The Sydney SMB user group is running a build day around Small Business Server 2008 to teach resellers best practice techniques.

Mackie says the loss in break-fix revenue will force resellers like Synergistic up the solutions stack and to larger customers who use Windows Essential Business Server - ideally at the 75-300 user mark.

"As you go up the stack you have less customers but better customers because they certainly understand what IT means to them," says Mackie. Small businesses see IT as a cost and use their teenagers or cousins to fix their computers.

"I'm competing with a guy who will do it for dinner.

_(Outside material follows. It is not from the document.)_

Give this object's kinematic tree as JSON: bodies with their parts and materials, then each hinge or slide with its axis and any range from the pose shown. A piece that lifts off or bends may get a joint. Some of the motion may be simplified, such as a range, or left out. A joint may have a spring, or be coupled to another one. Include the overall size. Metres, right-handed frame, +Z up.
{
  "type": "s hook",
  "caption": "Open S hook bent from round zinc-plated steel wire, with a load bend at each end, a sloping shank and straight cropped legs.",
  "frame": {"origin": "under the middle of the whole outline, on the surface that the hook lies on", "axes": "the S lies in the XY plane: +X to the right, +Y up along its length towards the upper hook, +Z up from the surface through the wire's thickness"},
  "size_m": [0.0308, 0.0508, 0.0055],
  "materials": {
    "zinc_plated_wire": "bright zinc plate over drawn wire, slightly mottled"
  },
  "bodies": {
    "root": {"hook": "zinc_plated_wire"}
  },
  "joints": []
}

We go down to $120 for people we like, but that's expensive compared to dinner."

Contractors in the house

There are two aspects of government contracting - the big tenders handled directly by the Dimension Datas and Data #3s, and the work handed out to professional service providers, or PSPs.

The PSPs are individuals who fill roles that would otherwise be filled by a public servant, such as help desk, server rollout and third level support.

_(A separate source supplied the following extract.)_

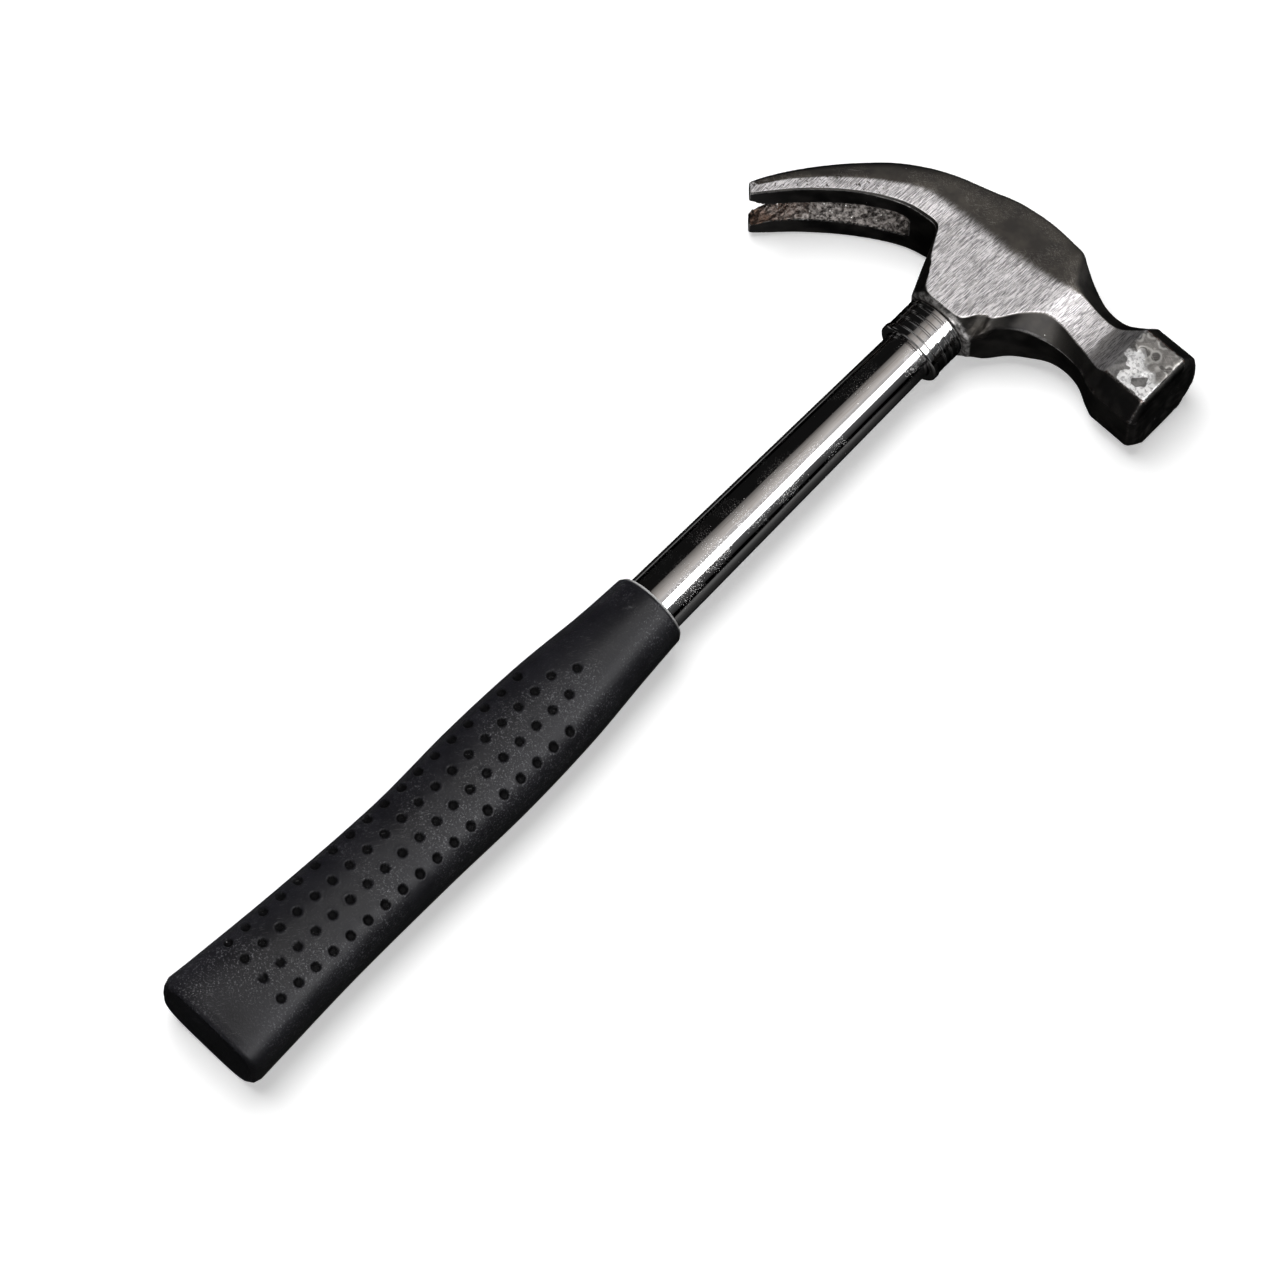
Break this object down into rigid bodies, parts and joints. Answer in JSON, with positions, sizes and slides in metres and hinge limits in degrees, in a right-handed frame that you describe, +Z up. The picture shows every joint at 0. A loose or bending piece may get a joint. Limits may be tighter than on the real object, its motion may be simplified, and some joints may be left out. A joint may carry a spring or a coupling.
{
  "type": "claw hammer",
  "caption": "Carpenter's claw hammer with a forged steel head, a chromed tubular handle and a dimpled rubber grip, lying on its side.",
  "frame": {"origin": "middle of the bounding box's bottom face, on the level surface that the hammer lies on", "axes": "+Y along the handle from the butt of the grip to the head, +X from the claws to the striking face, +Z up out of the cheek that faces up"},
  "size_m": [0.1252, 0.3258, 0.0282],
  "materials": {
    "head_steel": "ground cheeks fading to dark forged scale, scratched and worn along the edges",
    "handle_chrome": "bright chrome plate with a few specks",
    "ferrule_chrome": "chrome plate, turned grooves",
    "grip_rubber": "matt black moulded rubber with rows of dimples",
    "bond_resin": "dark cured resin",
    "wedge_steel": "plain cut steel, slightly tarnished",
    "plug_plastic": "plain moulded plastic"
  },
  "bodies": {
    "root": {"head": "head_steel", "shaft_tube": "handle_chrome", "ferrule": "ferrule_chrome", "grip": "grip_rubber", "eye_bond": "bond_resin", "eye_wedge": "wedge_steel", "shaft_end_plug": "plug_plastic"}
  },
  "joints": []
}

Companies like Synergistic give these contractors an administrative home by managing insurance, payroll, billing and salary sacrificing.

The contractors avoid having to pay payroll tax of 8 percent, from which Synergistic is also exempt as long as its payroll is under $1.5 million.

A recruitment company places the contractors in tenders and Synergistic takes a 3-5 percent cut of the contract rate, passing the rest of the income on to the individual. Effectively they are "staff in name only", says Mackie.

The total value of this service amounts to between $30,000-$50,000 of Synergistic's revenue and last year up to three-quarters of its staff, most of whom have converted their contracting to full-time roles in the public service in response to the Gershon report's recommendations.

"As I lose those guys I have to look for more people and as the market contracts there are more companies providing that service," says Mackie. "But it's not really where we want to be taking this business."

As Synergistic adds offices in Young, Cooma and Bega its full-time employee count will rise, reducing the room under the $1.5 million payroll cap.